Synopsis : Julia, mariée depuis deux ans, avoue à son mari, Werner, qu’elle a eu un enfant six ans plus tôt et qu’elle l’a abandonné. Puis elle veut le récupérer et l’enlève à ses parents adoptifs, les Kostrowitz. M. Kostrowitz, effondré, monte sur la cheminée de l’usine où il travaille et annonce qu’il sautera si l’enfant ne lui est pas rendu…
Un sujet de mélodrame traité de manière intellectuelle
Critique : Alors qu’il a surtout travaillé au théâtre, notamment avec Simone Signoret, Jean Chapot a également côtoyé au cours des années 50 des personnalités aussi importantes que Bertold Brecht ou encore Raymond Rouleau. Au début des années 60, il commence à être assistant réalisateur et tourne un premier court-métrage en 1965. Il passe enfin au long-métrage en 1966 avec La voleuse qu’il propose à des pointures comme Romy Schneider et Michel Piccoli.
Faisant partie de l’avant-garde sur le plan théâtral, Jean Chapot traite dans ce tout premier long-métrage d’un sujet mélodramatique qui aurait pu donner lieu à des effusions sentimentales larmoyantes. Toutefois, l’artiste n’entend pas se laisser aller à la facilité et préfère opter pour une distanciation qui sera encore facilitée par l’ajout de dialogues confiés à Marguerite Duras. Si le synopsis peut donc faire espérer au spectateur un drame puissant et intense sur le lien maternel, La voleuse prendra soin de faire voler en éclats toute tentation de sentimentalisme.
Un ersatz d’Antonioni, mais sans la saveur
En réalité, Jean Chapot semble avoir beaucoup aimé l’œuvre novatrice de Michelangelo Antonioni et propose ici une variation autour de l’incommunicabilité entre les êtres. Non seulement le couple dysfonctionnel formé par Schneider et Piccoli est incapable de s’entendre et de se comprendre, mais cette impossibilité de communiquer est également au cœur de l’affrontement entre le couple et le père adoptif incarné par Hans Christian Blech. Le film se déroulant en Allemagne, l’incompréhension entre les différents protagonistes en est encore renforcée.

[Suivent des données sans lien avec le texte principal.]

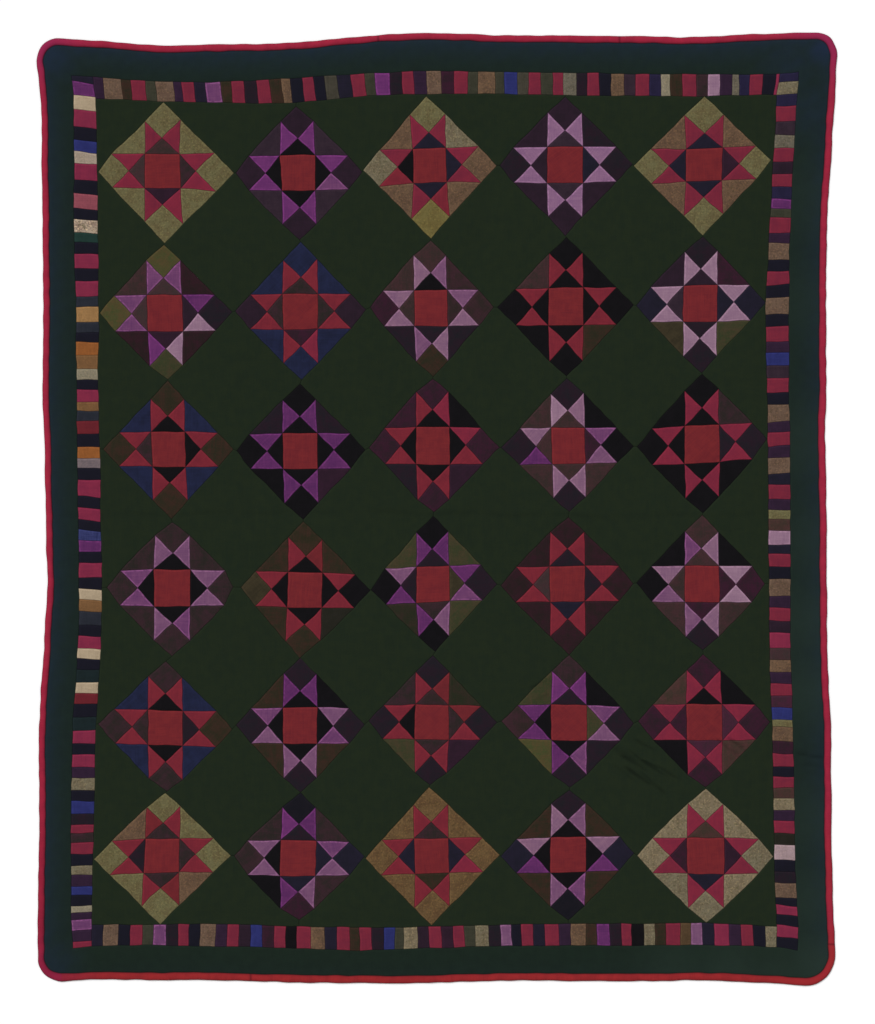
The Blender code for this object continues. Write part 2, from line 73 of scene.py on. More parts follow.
# A block's four corners and its middle are pixels of the photo. The size of the square in its middle is in
# millimetres.
Star = namedtuple("Star", "north east south west centre square")
STARS = {
    (1, 1): Star((163, 102), (234, 173), (164.5, 243.5), (98.5, 172), (162.5, 171.3), (79, 78)),
    (1, 2): Star((296.5, 107), (362, 172), (300, 240), (236, 173), (298.3, 173), (78, 81)),
    (1, 3): Star((426.5, 96), (496.5, 165), (430.5, 238.5), (363, 170), (429.8, 165.7), (76, 78)),
    (1, 4): Star((565, 97), (633, 164), (565, 236), (500, 165), (565, 165), (81, 82)),
    (1, 5): Star((704.5, 96), (771, 160.5), (703, 236), (633.5, 166), (704, 165), (82, 75)),
    (2, 1): Star((164, 245), (232, 312), (168, 380), (100.5, 313), (165, 313.2), (79, 83)),
    (2, 2): Star((301, 242), (366, 310), (302, 380), (235, 311), (300.5, 311.7), (79, 81)),
    (2, 3): Star((430, 240), (494, 307), (433, 377), (370, 308), (431, 308.2), (75, 83)),
    (2, 4): Star((566, 237), (633.5, 305.5), (566, 376), (497.5, 307.5), (566, 306.7), (79, 85)),
    (2, 5): Star((703, 237), (766, 303), (701, 373), (636, 306), (700.2, 303.5), (78, 82)),
    (3, 1): Star((167.7, 381), (233.4, 449.8), (171.7, 518.8), (103.4, 449.3), (168.7, 449.2), (77, 79)),
    (3, 2): Star((300.3, 384), (365.6, 450.5), (303, 519.8), (236.8, 451.5), (300.3, 451), (79, 81)),
    (3, 3): Star((432.6, 379.4), (500, 447.6), (433.8, 511.6), (369.5, 448.5), (433, 445.6), (76, 85)),
    (3, 4): Star((566.5, 378.5), (633.4, 445.9), (569.6, 511.6), (501.4, 447.6), (568.4, 445.6), (76, 82)),
    (3, 5): Star((701.9, 374.3), (767, 439.1), (702.7, 513), (637, 446.4), (702, 443.9), (79, 85)),
    (4, 1): Star((172.3, 522.3), (233.1, 587), (172, 655.7), (107.2, 587), (172.3, 588), (82, 83)),
    (4, 2): Star((303, 521.8), (370.2, 590), (299.6, 658.3), (241.1, 587), (305, 589.9), (78, 80)),
    (4, 3): Star((433, 515.9), (496.9, 584.1), (434.8, 651.8), (370.7, 589.7), (433.1, 584.2), (75, 82)),
    (4, 4): Star((568.6, 517), (633.4, 583.6), (569.1, 654.9), (500.9, 585.3), (567.4, 584), (81, 82)),
    (4, 5): Star((701.9, 515), (764.7, 583.6), (702.7, 649.8), (636.7, 583.2), (701.8, 584.1), (79, 83)),
    (5, 1): Star((166, 660.6), (233.1, 728.8), (166.5, 791.2), (98.3, 724.2), (165.5, 727.9), (79, 80)),
    (5, 2): Star((300.3, 657.7), (364.8, 725.1), (300.3, 793), (236.8, 725.1), (300.2, 725.6), (77, 82)),
    (5, 3): Star((432.1, 655.5), (496.9, 722.5), (430.1, 784.8), (369, 721.3), (431.9, 722.2), (77, 79)),
    (5, 4): Star((569.1, 654.8), (633.4, 723.4), (569.6, 787.3), (501.4, 721.3), (569, 722.6), (81, 81)),
    (5, 5): Star((703.2, 654.3), (769.3, 721.6), (705.3, 787.3), (638.4, 721.6), (704.2, 722.2), (81, 82)),
    (6, 1): Star((164.8, 793), (230.9, 855.6), (160, 923.8), (93.9, 859.5), (162, 855.5), (79, 77)),
    (6, 2): Star((300.8, 793), (364.8, 856.4), (298.6, 919.5), (234.3, 855.6), (298.3, 857.9), (80, 80)),
    (6, 3): Star((428.9, 787.3), (499.7, 854.7), (431.4, 925.5), (366.1, 858.5), (431.8, 855.6), (79, 80)),
    (6, 4): Star((569.1, 789.9), (633.9, 853), (568.2, 919.9), (500.9, 856.4), (568, 854.5), (81, 81)),
    (6, 5): Star((706.1, 789), (773.2, 856.4), (706.7, 922.4), (637.1, 855.6), (705.5, 855.6), (84, 82)),
}
STARS = {
    place: Star(*(from_photo(*pixel) for pixel in star[:-1]), np.array(star.square))
    for place, star in STARS.items()
}
STAR_ROWS, STAR_COLUMNS = 6, 5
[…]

Le seul problème vient du fait que Jean Chapot n’est malheureusement pas aussi doué qu’Antonioni. Là où l’auteur de La nuit (1961) et L’éclipse (1962) parvient à filmer le vide des existences et des grandes aires urbaines avec une puissance d’évocation remarquable, Jean Chapot ne livre qu’un travail formel désincarné. Ses plans de zones urbaines en construction sont certes jolis (sont-ils d’ailleurs de son fait ou de celui de son assistant Peter Fleischmann ?), mais ils ne dégagent pas de réelle profondeur. Pire, ce sont les plans d’intérieur, nettement plus nombreux, qui ne parviennent jamais à insuffler de la vie aux protagonistes.
La distanciation comme seul horizon ?
On a d’ailleurs parfois l’impression de visionner une parodie involontaire du film d’auteur poseur. Les personnages regardent dans le vide par la fenêtre et récitent des dialogues prétentieux, le tout filmé avec des décadrages volontaires. Certes, le spectateur comprend rapidement que le but du réalisateur est d’évacuer toute forme d’émotion et même d’identification avec des personnages tous détestables, mais fallait-il pour autant subir une heure et vingt minutes de dialogues théoriques désincarnés qui ne mènent nulle part ?

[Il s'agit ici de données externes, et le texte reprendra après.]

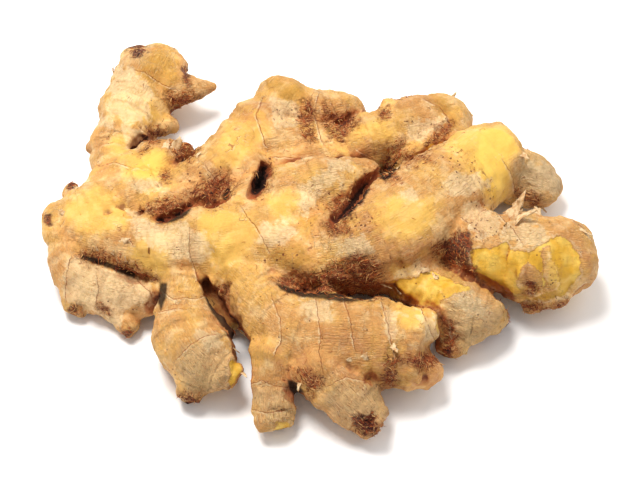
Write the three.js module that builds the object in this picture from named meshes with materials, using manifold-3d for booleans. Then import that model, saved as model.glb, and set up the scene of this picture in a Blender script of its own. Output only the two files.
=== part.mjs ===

Au passage, l’écriture n’épargne pas les quelques personnages secondaires qui peinent à exister. Le gamin qui est l’objet de toutes les convoitises ne prononce pas un mot de tout le film et semble un pantin désarticulé que l’on trimballe d’une pièce à l’autre. Quant à la mère adoptive, elle n’apparaît que cinq minutes et son personnage est tout simplement oublié par la suite.

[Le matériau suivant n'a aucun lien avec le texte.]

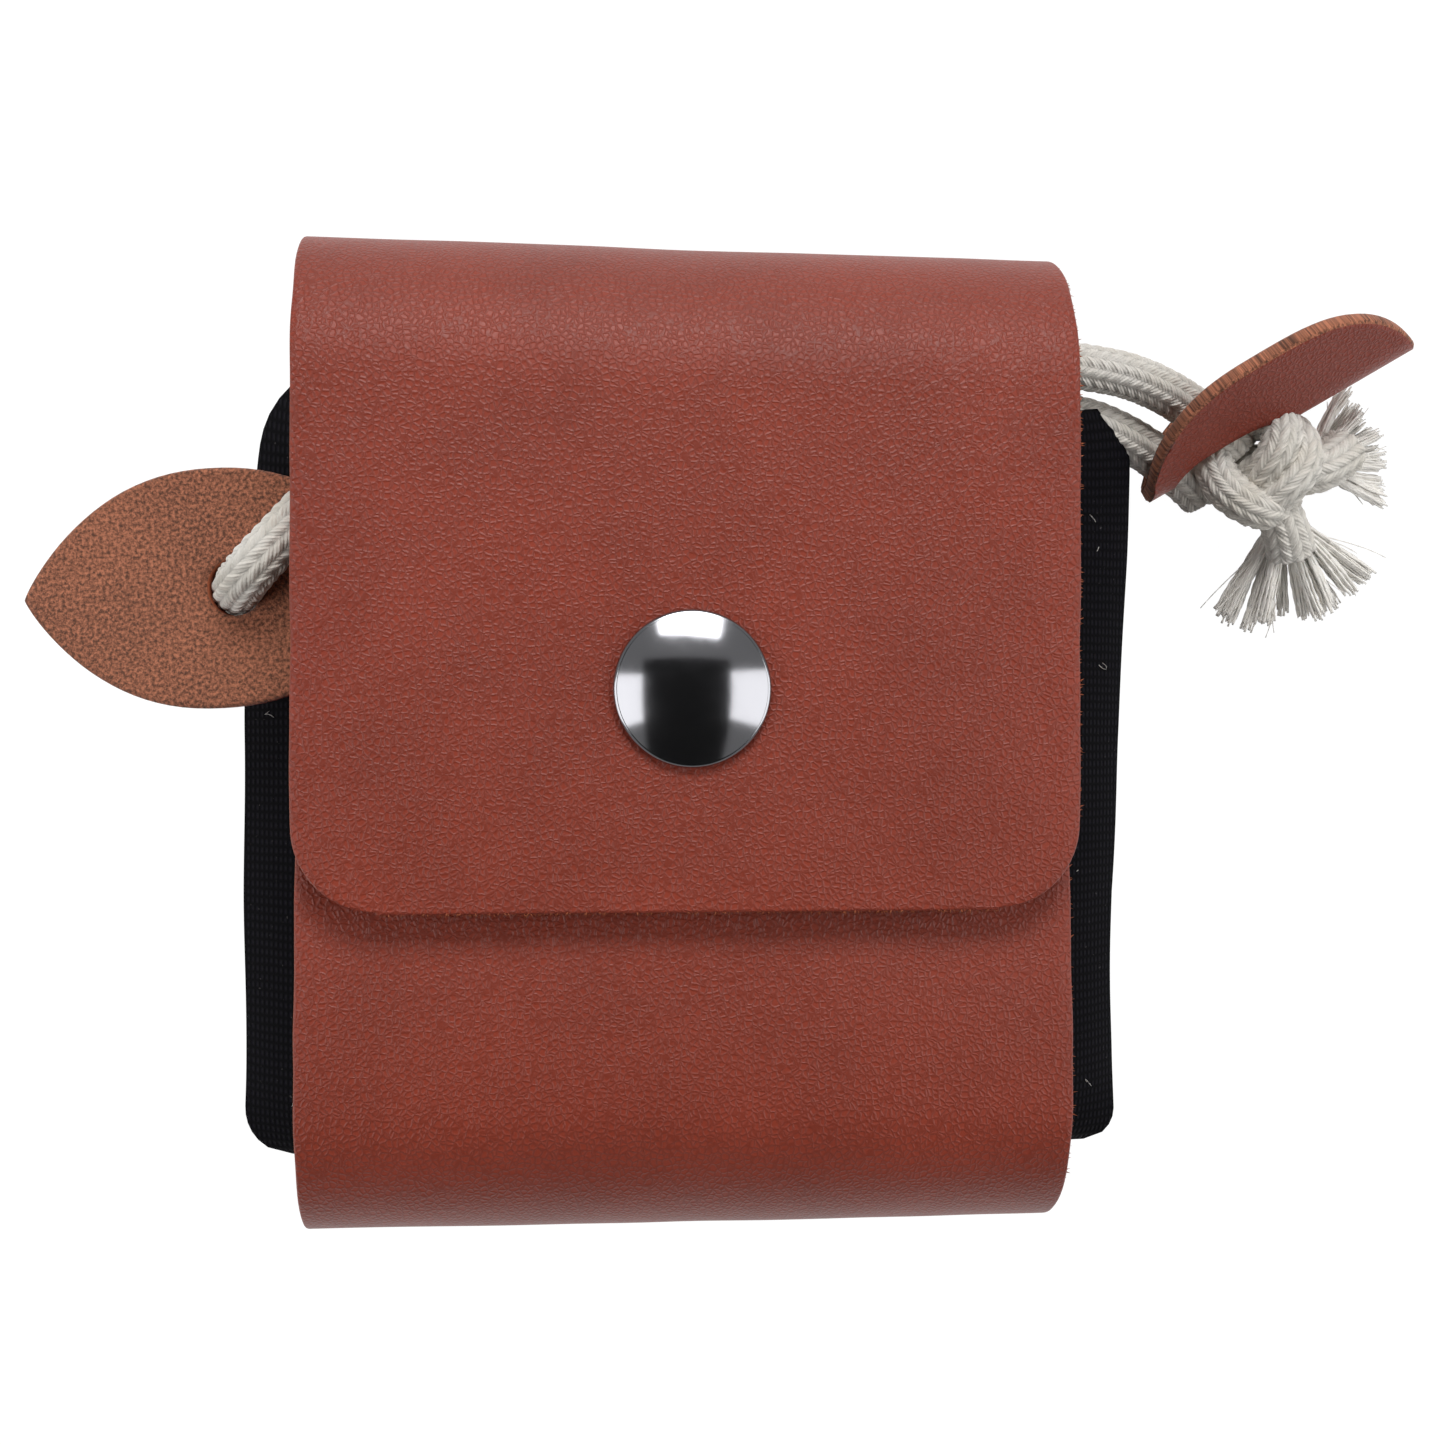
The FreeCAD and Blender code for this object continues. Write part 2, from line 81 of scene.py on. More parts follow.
class BagSizes(bpy.types.PropertyGroup):
    """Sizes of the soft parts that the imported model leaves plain."""
    leather: bpy.props.FloatProperty(
        name="Leather", description="Thickness of the leather", default=1.8 * MM, unit="LENGTH")
    flap_corner: bpy.props.FloatProperty(
        name="Flap corner", description="Corner radius of the flap", default=8.0 * MM, unit="LENGTH")
    canvas: bpy.props.FloatProperty(
        name="Canvas", description="Thickness of the lined canvas", default=1.0 * MM, unit="LENGTH")
    cord_radius: bpy.props.FloatProperty(
        name="Cord radius", description="Radius of the cotton cord", default=2.5 * MM, unit="LENGTH")
    braid_columns: bpy.props.IntProperty(
        name="Braid columns", description="Columns of slanted yarns round the cord", default=12)
    braid_pitch: bpy.props.FloatProperty(
        name="Braid pitch", description="Distance from yarn to yarn along the cord", default=1.35 * MM,
        unit="LENGTH")
    fray_bundles: bpy.props.IntProperty(
        name="Frayed bundles", description="Bundles of fibres in each frayed tail", default=15)
    bundle_fibres: bpy.props.IntProperty(
        name="Bundle fibres", description="Fibres in each bundle", default=26)


class BagColours(bpy.types.PropertyGroup):
    """Colours of the finishes, in sRGB hex."""
    leather: bpy.props.StringProperty(name="Leather", description="Grain side", default="#8A3522")
    cut_edge: bpy.props.StringProperty(name="Cut edge", description="Raw edge of the leather",
                                       default="#A05636")
    suede: bpy.props.StringProperty(name="Suede", description="Flesh side", default="#8F5941")
    canvas: bpy.props.StringProperty(name="Canvas", description="Black webbing", default="#0D0C11")
    cotton: bpy.props.StringProperty(name="Cotton", description="Unbleached cord", default="#E2DED7")
    nickel: bpy.props.StringProperty(name="Black nickel", description="Snap", default="#9C9CA0")
    floor: bpy.props.StringProperty(name="Floor", description="Paper under the bag", default="#F4F4F4")


def sizes():
    return bpy.context.scene.bag_sizes


def colours():
    return bpy.context.scene.bag_colours


def linear(code):
    """An sRGB hex colour as linear values."""
    channels = [int(code[i:i + 2], 16) / 255 for i in (1, 3, 5)]
    return (*[c / 12.92 if c <= 0.04045 else ((c + 0.055) / 1.055) ** 2.4 for c in channels], 1.0)


# ---------------------------------------------------------------- materials

def connect(tree, node, inputs):
    """Gives each named input of a node a value or a link."""
    for name, value in inputs.items():
        if isinstance(value, bpy.types.NodeSocket):
            tree.links.new(value, node.inputs[name])
        else:
            node.inputs[name].default_value = value


def add(tree, kind, inputs=(), stops=(), **settings):
    """Adds a node with its attributes and inputs, and with its stops if it is a colour ramp."""
    node = tree.nodes.new(kind)
    for name, value in settings.items():
        setattr(node, name, value)
    connect(tree, node, dict(inputs))
    if stops:
        elements = node.color_ramp.elements
        while len(elements) < len(stops):
            elements.new(0.5)
        for element, (place, colour) in zip(elements, stops):
            element.position = place
            element.color = colour
    return node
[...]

Romy Schneider, seul éclat d’un ensemble désincarné
Même les protagonistes principaux ont d’ailleurs du mal à acquérir une profondeur existentielle. Preuve en est la prestation correcte, mais pas exceptionnelle, d’un Michel Piccoli largement sous-employé ici. Finalement, seule la magnifique Romy Schneider sort grandie par le long-métrage. Elle qui essayait toujours de se défaire de l’image romantique de la saga Sissi venait tout juste de revenir des Etats-Unis où sa tentative de carrière hollywoodienne ne l’a pas convaincue.
Avec La voleuse (1966), elle continue donc à déconstruire son image publique et entame une mue artistique qui la mènera à accepter des rôles plus extrêmes comme ceux de La piscine (Deray, 1968), Max et les ferrailleurs (Sautet, 1971) et surtout L’important, c’est d’aimer (Zulawski, 1975). Même si la comédienne est desservie par les dialogues peu naturels de Marguerite Duras, elle est assurément la seule bonne raison de redécouvrir aujourd’hui La voleuse.
Un terrible échec commercial à sa sortie
Film prétentieux qui voulait embrasser la modernité artistique de son temps et s’avère du coup terriblement daté de nos jours, La voleuse a été un échec commercial cinglant lors de sa sortie très confidentielle en novembre 1966. Avec 160 436 entrées sur tout le territoire français, le désaveu fut total, à tel point que Jean Chapot a attendu sept longues années avant de tourner son second long-métrage. Restauré en 2019, La voleuse est désormais visible dans une superbe copie qui valorise son noir et blanc, mais ne donne pas de poids supplémentaire à un ensemble toujours aussi froid et sans vie.